The dorcas is larger, the male has more black spots on the upper side, the female has more orange on the upper side, and the underside of the wings is pinkish-brown or tan with a red-orange hind wing submarginal line.

==Habitat==
The only habitat in which bog coppers occur are acid bogs with cranberries. Thus conservation of acid bog habitats is essential for this butterfly.

==Flight==
This species is on the wing mostly from late June to early August (mid-June to mid-July near Ottawa, mid-June to early July in New Jersey, and mid-June to mid-August in Maine).

==Life cycle==
Males perch on low foliage (usually cranberry) all day from 10:00 A.M. to 6:00 P.M. to await females. If a male sees a female passing by, he will pursue her. When she lands, the male will land behind her, vibrate his wings, and then they will mate. If the female has already mated or does not want to mate, she will vibrate her wings and then the male will leave. Females lay their eggs singly on the underside of host plant leaves a few inches above the bog surface.
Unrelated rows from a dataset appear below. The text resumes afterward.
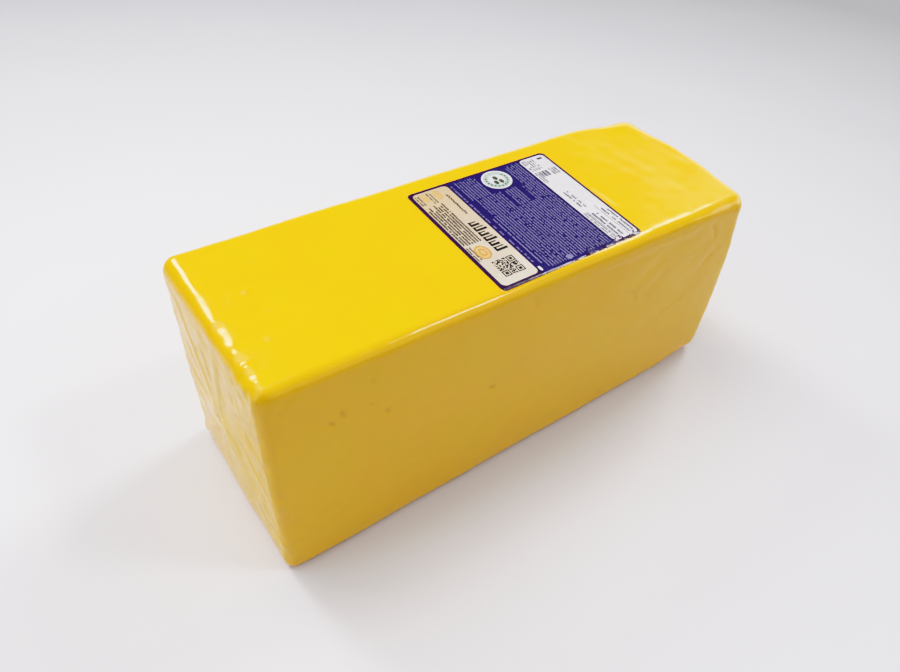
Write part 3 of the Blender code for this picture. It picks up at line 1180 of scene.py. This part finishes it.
class NodeKit:
    """Short ways to lay out shader nodes in one tree."""

    def __init__(self, tree: Tree) -> None:
        """Take the tree that the nodes go into."""
        self.tree = tree

    def add(self, kind: str, *feeds: object, **values: object) -> bpy.types.Node:
        """Return a new node.

        Args:
            kind: its type, as bpy names it.
            feeds: values or links of its first inputs, in their order.
            values: settings of the node by name, or values or links of its inputs by their names in
                lower case with underscores.

        Returns:
            The node.
        """
        node = self.tree.nodes.new(kind)
        for name, value in values.items():
            inputs = {socket.name.lower().replace(" ", "_"): socket for socket in reversed(node.inputs)}
            if name in inputs:
                self.feed(inputs[name], value)
            else:
                setattr(node, name, value)
        for socket, value in zip(node.inputs, feeds):
            self.feed(socket, value)
        return node

    def feed(self, socket: Socket, value: object) -> None:
        """Link a socket to another, or set its value.

        Args:
            socket: the input.
            value: an output that it takes its value from, or the value.
        """
        if isinstance(value, Socket):
            self.tree.links.new(value, socket)
        else:
            socket.default_value = value

    def attribute(self, name: str) -> Socket:
        """Return a number that the mesh carries."""
        return self.add("ShaderNodeAttribute", attribute_name=name).outputs["Fac"]

    def math(self, operation: str, *terms: object) -> Socket:
        """Return the result of one sum."""
        return self.add("ShaderNodeMath", *terms, operation=operation).outputs[0]

    def dot(self, first: object, second: object) -> Socket:
        """Return the dot product of two vectors."""
        return self.add("ShaderNodeVectorMath", first, second, operation="DOT_PRODUCT").outputs["Value"]

    def span(self, value: object, low: float, high: float, to_low: float, to_high: float) -> Socket:
        """Return a value carried from one range to another, and held inside it."""
        return self.add("ShaderNodeMapRange", value, low, high, to_low, to_high).outputs[0]

    def blend(self, share: object, first: object, second: object) -> Socket:
        """Return a mix of two colours.

        Args:
            share: share of the second, from 0 to 1.
            first: a link, or red, green and blue.
            second: the same of the other.

        Returns:
            The socket of the mix.
        """
        node = self.add("ShaderNodeMix", share, data_type="RGBA")
        for socket, colour in ((node.inputs[6], first), (node.inputs[7], second)):
            self.feed(socket, (*colour, 1.0) if isinstance(colour, tuple) else colour)
        return node.outputs[2]

    def noise(self, where: Socket, scale: object, detail: float = 3.0, roughness: float = 0.55) -> Socket:
        """Return plain noise from 0 to 1 with a number of waves for each metre."""
        node = self.add("ShaderNodeTexNoise", vector=where, scale=scale, detail=detail, roughness=roughness)
        return node.outputs["Fac"]


@dataclass(frozen=True)
class UnevenSurface:
    """The uneven surface that film and print share, as one node group."""

    tone_span: Pair = (0.32, 0.68)
    gloss_span: Pair = (0.35, 0.65)
    gloss_scale: float = 4.3
    fine_scale: float = 13.0
    coarse_scale: float = 3.1
    fine_share: float = 0.35
    fine_detail: float = 2.0

    def group(self) -> Tree:
        """Build the node group.

        Its input Scale is the number of coarse patches for each metre. Tone and Gloss are soft masks from
        0 to 1, and Height is the fine relief, from 0 to 1.

        Returns:
            The group's tree.
        """
        tree = bpy.data.node_groups.new("uneven_surface", "ShaderNodeTree")
        tree.interface.new_socket("Where", in_out="INPUT", socket_type="NodeSocketVector")
        tree.interface.new_socket("Scale", in_out="INPUT", socket_type="NodeSocketFloat")
        for name in ("Tone", "Gloss", "Height"):
            tree.interface.new_socket(name, in_out="OUTPUT", socket_type="NodeSocketFloat")
        kit = NodeKit(tree)
        where, scale = kit.add("NodeGroupInput").outputs[:2]
        gloss, fine, coarse = (
            kit.noise(where, kit.math("MULTIPLY", scale, times), self.fine_detail)
            for times in (self.gloss_scale, self.fine_scale, self.coarse_scale))
        kit.add(
            "NodeGroupOutput",
            kit.span(kit.noise(where, scale), *self.tone_span, 0.0, 1.0),
            kit.span(gloss, *self.gloss_span, 0.0, 1.0),
            kit.math("ADD", kit.math("MULTIPLY", fine, self.fine_share),
                     kit.math("MULTIPLY", coarse, 1.0 - self.fine_share)),
        )
        return tree


def new_material(name: str) -> tuple[Material, NodeKit, bpy.types.Node]:
    """Make a material with a plain shader.

    Args:
        name: name of the material.

    Returns:
        The material, a kit for its nodes and its Principled shader.
    """
    material = bpy.data.materials.new(name)
    material.use_nodes = True
    kit = NodeKit(material.node_tree)
    return material, kit, material.node_tree.nodes["Principled BSDF"]


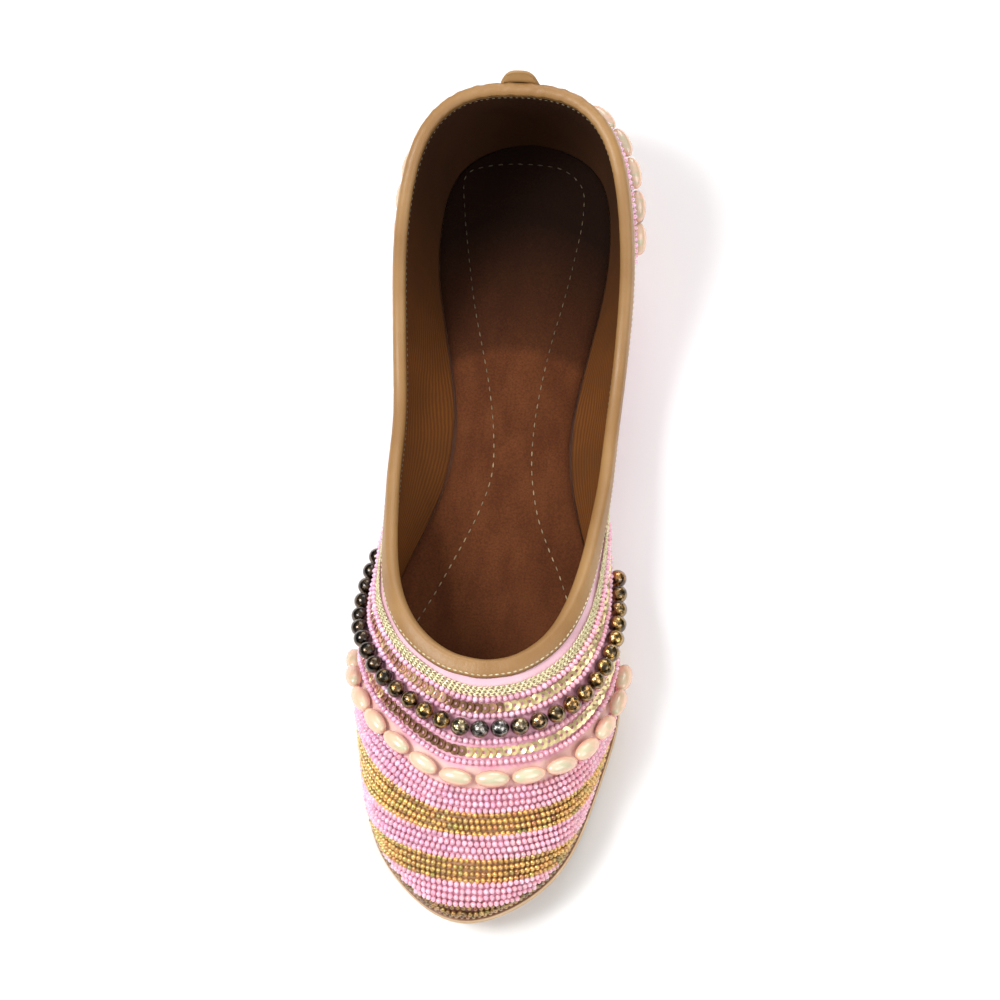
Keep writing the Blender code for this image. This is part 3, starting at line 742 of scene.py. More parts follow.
def buildUpper():
    values = upperValues
    wobble = rng.uniform(0, 2 * np.pi, 8)

    def place(across, down):
        stations = across * around
        depths = down ** values["linePower"] * wayDown(stations)
        out = skinFrame(stations, np.maximum(depths, 0.00002))[3]
        point = skin(stations, depths)
        soft = sum(
            np.sin(2 * np.pi * across * (9 + 5 * n) + wobble[n])
            * np.cos(depths * (120 + 55 * n) + wobble[-n - 1])
            for n in range(4)
        )
        fade = np.clip(depths / 0.006, 0, 1) * np.clip((wayDown(stations) - depths) / 0.004, 0, 1)
        return point + out * (soft * fade * values["wrinkle"] / 2)[:, None]

    def tintOf(across, down):
        return groundTint(across * around, down ** values["linePower"] * wayDown(across * around))

    bm = netGrid(values["columns"], values["lines"], place, True, tintOf)
    facesOut(bm)
    obj = addPiece("upperShell", bm, ("pinkLeather", "lining"), ("upper",), "upper_leather")
    shell = thicken(obj, shoe["wall"])
    shell.material_offset = 1
    shell.material_offset_rim = 0


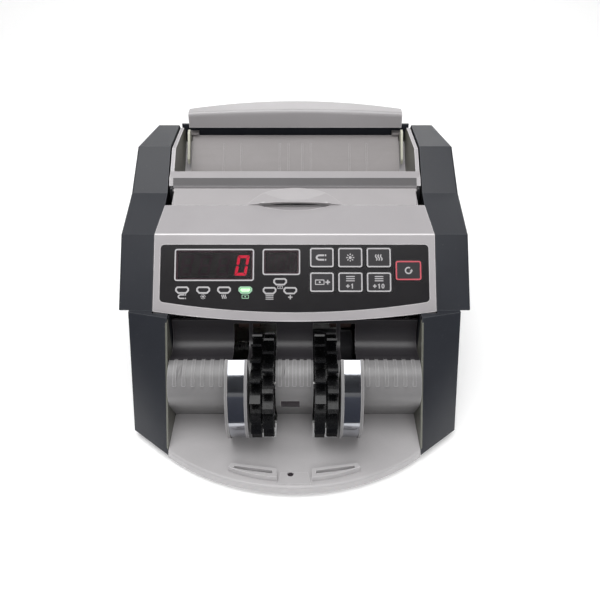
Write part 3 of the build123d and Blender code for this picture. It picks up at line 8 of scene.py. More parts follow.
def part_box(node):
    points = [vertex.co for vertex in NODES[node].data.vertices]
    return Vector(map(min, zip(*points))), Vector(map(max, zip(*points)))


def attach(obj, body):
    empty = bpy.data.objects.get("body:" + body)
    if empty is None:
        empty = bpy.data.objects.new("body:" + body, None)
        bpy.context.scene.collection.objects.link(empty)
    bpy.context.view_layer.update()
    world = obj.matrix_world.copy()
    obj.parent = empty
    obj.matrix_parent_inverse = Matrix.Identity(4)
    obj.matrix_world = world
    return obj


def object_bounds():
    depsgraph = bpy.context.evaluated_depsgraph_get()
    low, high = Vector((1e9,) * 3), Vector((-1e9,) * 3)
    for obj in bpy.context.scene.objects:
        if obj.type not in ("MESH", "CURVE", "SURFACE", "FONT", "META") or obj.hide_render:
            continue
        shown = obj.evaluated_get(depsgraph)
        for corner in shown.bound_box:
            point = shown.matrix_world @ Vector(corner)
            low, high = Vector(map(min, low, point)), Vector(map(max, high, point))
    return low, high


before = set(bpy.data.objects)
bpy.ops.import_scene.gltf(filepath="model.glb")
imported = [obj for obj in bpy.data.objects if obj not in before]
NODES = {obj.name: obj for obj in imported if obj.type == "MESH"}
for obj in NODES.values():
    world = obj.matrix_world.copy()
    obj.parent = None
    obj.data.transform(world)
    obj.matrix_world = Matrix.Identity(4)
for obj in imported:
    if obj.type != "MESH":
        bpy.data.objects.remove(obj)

# Banknote counting machine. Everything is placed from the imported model: node boxes and node meshes.
CAD_BOX = [[float(v) for v in p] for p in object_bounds()]


# ------------------------------------------------------------------ reading the frame
def verts(node):
    o = NODES[node]
    co = np.empty(len(o.data.vertices) * 3)
    o.data.vertices.foreach_get("co", co)
    return co.reshape(-1, 3)


def islands(node, tol=1e-6):
    """Vertex arrays of a node's separate solids, joined by position."""
    o = NODES[node]
    co = verts(node)
    key = {}
    idx = []
    for v in np.round(co / tol).astype(np.int64):
        idx.append(key.setdefault(tuple(v), len(key)))
    parent = list(range(len(key)))

    def find(a):
        while parent[a] != a:
            parent[a] = parent[parent[a]]
            a = parent[a]
        return a

    for p in o.data.polygons:
        r = find(idx[p.vertices[0]])
        for v in p.vertices[1:]:
            parent[find(idx[v])] = r
    groups = {}
    for i, k in enumerate(idx):
        groups.setdefault(find(k), []).append(i)
    return [co[g] for g in groups.values()]


def plane_normal(node, towards):
    """Unit normal of a node's largest flat side that faces a direction."""
    o = NODES[node]
    best = {}
    for p in o.data.polygons:
        n = p.normal
        if n.dot(Vector(towards)) > 0.2:
            k = (round(n.x, 2), round(n.y, 2), round(n.z, 2))
            a = best.setdefault(k, [0.0, Vector()])
            a[0] += p.area
            a[1] += n * p.area
    n = max(best.values(), key=lambda a: a[0])[1]
    return n.normalized()


PN = plane_normal("membrane_overlay", (0, -1, 1))
PN.x = 0
PN.normalize()
PT = Vector((0, PN.z, -PN.y))          # up the panel
PNa, PTa = np.array(PN), np.array(PT)
FACE = float((verts("membrane_overlay") @ PNa).max())


def P(x, w, s):
    """Point on the panel: x, distance up the slope, distance along the normal (all absolute, metres)."""
    return Vector((x, 0, 0)) + PT * w + PN * s


def on_panel(co):
    """(x0, x1, w0, w1, top level) of some vertices, in panel coordinates."""
    w, s = co @ PTa, co @ PNa
    top = co[s > s.max() - 0.0009]
    return co[:, 0].min(), co[:, 0].max(), float(w.min()), float(w.max()), float(s.max())


# ------------------------------------------------------------------ materials
MATS = {}


def socket(node, name):
    return node.inputs[name]


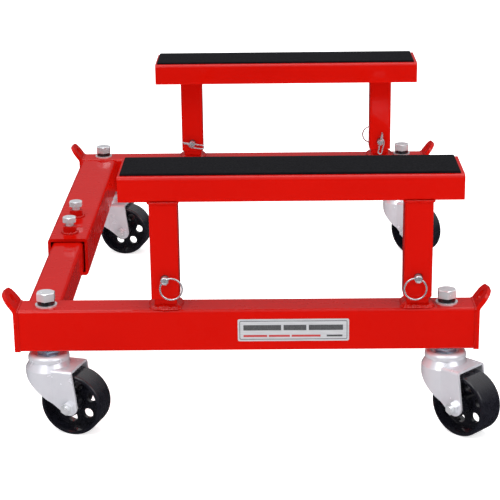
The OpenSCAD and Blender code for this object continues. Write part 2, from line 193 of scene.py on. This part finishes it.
def bright_zinc():
    s = Shader("bright_zinc")
    s.socket("Base Color", s.tones(s.noise(200, 3), (0.60, 0.62, 0.66), (0.78, 0.79, 0.82)))
    s.socket("Metallic", 0.75)
    s.socket("Roughness", s.span(s.noise(300, 3), 0.14, 0.26))
    s.bump(s.noise(500, 2), 0.05, 0.0002)
    return s.mat


def bearing_steel():
    s = Shader("bearing_steel")
    s.socket("Base Color", s.tones(s.noise(150), (0.66, 0.68, 0.70), (0.74, 0.75, 0.77)))
    s.socket("Metallic", 1.0)
    s.socket("Roughness", s.span(s.noise(400), 0.07, 0.16, 0.0, 1.0))
    s.bump(s.noise(900), 0.03, 0.0001)
    return s.mat


def black_oxide():
    s = Shader("black_oxide")
    s.socket("Base Color", s.tones(s.noise(160, 3), (0.008, 0.008, 0.010), (0.02, 0.021, 0.024)))
    s.socket("Roughness", s.span(s.noise(300, 3), 0.14, 0.30))
    s.socket("Specular IOR Level", 0.12)
    s.socket("Coat Weight", 0.8)
    s.socket("Coat Roughness", 0.08)
    s.bump(s.noise(800, 2), 0.10, 0.0003)
    return s.mat


def rubber_pad():
    s = Shader("rubber_pad")
    grain = s.noise(1, 4, 0.6, s.stretch((70, 900, 900)))
    s.socket("Base Color", s.tones(grain, (0.0045, 0.0045, 0.0055), (0.0095, 0.0095, 0.0115)))
    s.socket("Roughness", s.span(s.noise(400, 3), 0.52, 0.78))
    s.socket("Specular IOR Level", 0.04)
    s.bump(s.add(grain, s.noise(900, 3), 0.5), 0.5, 0.0004)
    return s.mat


def wheel_black():
    s = Shader("wheel_black")
    paint = s.tones(s.noise(120, 4), (0.0060, 0.0060, 0.0095), (0.0105, 0.0105, 0.0155))
    s.socket("Base Color", paint)
    s.socket("Roughness", s.span(s.noise(120, 4), 0.20, 0.34))
    s.socket("Specular IOR Level", 0.12)
    s.socket("Coat Weight", 0.85)
    s.socket("Coat Roughness", 0.05)
    s.bump(s.add(s.noise(300, 3), s.noise(90, 3), 0.7), 0.03, 0.0004)
    return s.mat


def bush_bronze():
    s = Shader("bush_bronze")
    s.socket("Base Color", s.tones(s.noise(300, 3), (0.34, 0.19, 0.07), (0.47, 0.28, 0.11)))
    s.socket("Metallic", 1.0)
    s.socket("Roughness", s.span(s.noise(500, 3), 0.28, 0.45, 0.0, 1.0))
    s.bump(s.noise(900, 3), 0.15, 0.0003)
    return s.mat


def label_foil():
    s = Shader("label_foil")
    brushed = s.noise(1, 3, 0.6, s.stretch((60, 900, 1800)))
    s.socket("Base Color", s.tones(brushed, (0.52, 0.53, 0.55), (0.66, 0.67, 0.69)))
    s.socket("Metallic", 0.25)
    s.socket("Roughness", s.span(brushed, 0.30, 0.45))
    s.bump(brushed, 0.08, 0.0001)
    return s.mat


def printed(name, dark, pale):
    """A flat printing ink between two tones."""
    s = Shader(name)
    s.socket("Base Color", s.tones(s.noise(900, 2), dark, pale))
    s.socket("Roughness", s.span(s.noise(500), 0.4, 0.6, 0.0, 1.0))
    s.bump(s.noise(1200), 0.05, 0.0001)
    return s.mat


def label_ink():
    return printed("label_ink", (0.05, 0.052, 0.056), (0.09, 0.092, 0.097))


def label_red():
    return printed("label_red", (0.42, 0.03, 0.03), (0.52, 0.04, 0.04))


MATERIALS = {
    make.__name__: make()
    for make in (
        red_enamel,
        weld_enamel,
        zinc_plate,
        milky_zinc,
        blue_zinc,
        bright_zinc,
        bearing_steel,
        black_oxide,
        rubber_pad,
        wheel_black,
        bush_bronze,
        label_foil,
        label_ink,
        label_red,
    )
}

# The pressed forks and cups have a milkier plating than the bolts, and the stem nuts a bluer one
for node, obj in NODES.items():
    look = SUBPARTS[node]
    if node.startswith("fork_") or node.endswith("_cups"):
        look = "milky_zinc"
    elif node.endswith("_stem_nuts"):
        look = "blue_zinc"
    obj.data.materials.clear()
    obj.data.materials.append(MATERIALS[look])


# ---------------------------------------------------------------- mesh helpers
def show(obj):
    bpy.context.scene.collection.objects.link(obj)
    return obj


def piece(name, verts, faces, look, body, smooth=True):
    """A new mesh piece in the row frame, with its material, slot and body."""
    mesh = bpy.data.meshes.new(name)
    mesh.from_pydata([tuple(v) for v in verts], [], faces)
    mesh.validate()
    mesh.update()
    if smooth:
        for polygon in mesh.polygons:
            polygon.use_smooth = True
    obj = show(bpy.data.objects.new(name, mesh))
    mesh.materials.append(MATERIALS[look])
    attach(obj, body)
    return obj


def frames_along(points, closed):
    """A side and an up vector, square to the path, at each of its points."""
    n = len(points)
    out = []
    up = None
    for i in range(n):
        a = points[(i - 1) % n] if closed or i > 0 else points[i]
        b = points[(i + 1) % n] if closed or i < n - 1 else points[i]
        t = (b - a).normalized()
        if up is None:
            up = Vector((0, 0, 1)) if abs(t.z) < 0.9 else Vector((1, 0, 0))
        side = t.cross(up).normalized()
        up = side.cross(t).normalized()
        out.append((side, up))
    return out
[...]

The whitish egg can withstand flooding. The larva is bluish-green with a darker green middorsal stripe. The bog copper larva is the only copper that feeds on cranberries. The chrysalis is pale yellow-green to green with brown and white markings. Rarely, the chrysalis can be solid dark purple. The egg overwinters, usually under water with the larva fully developed inside. It has 1 brood per year.

==Food plants==
The larvae feed upon shrubby cranberries in the heath family (Ericaceae).
Here is a list of host plants used by the bog copper:
- Large cranberry, Vaccinium macrocarpon
- Small cranberry, Vaccinium oxycoccos

The adults feed on water and nectar from cranberry flowers.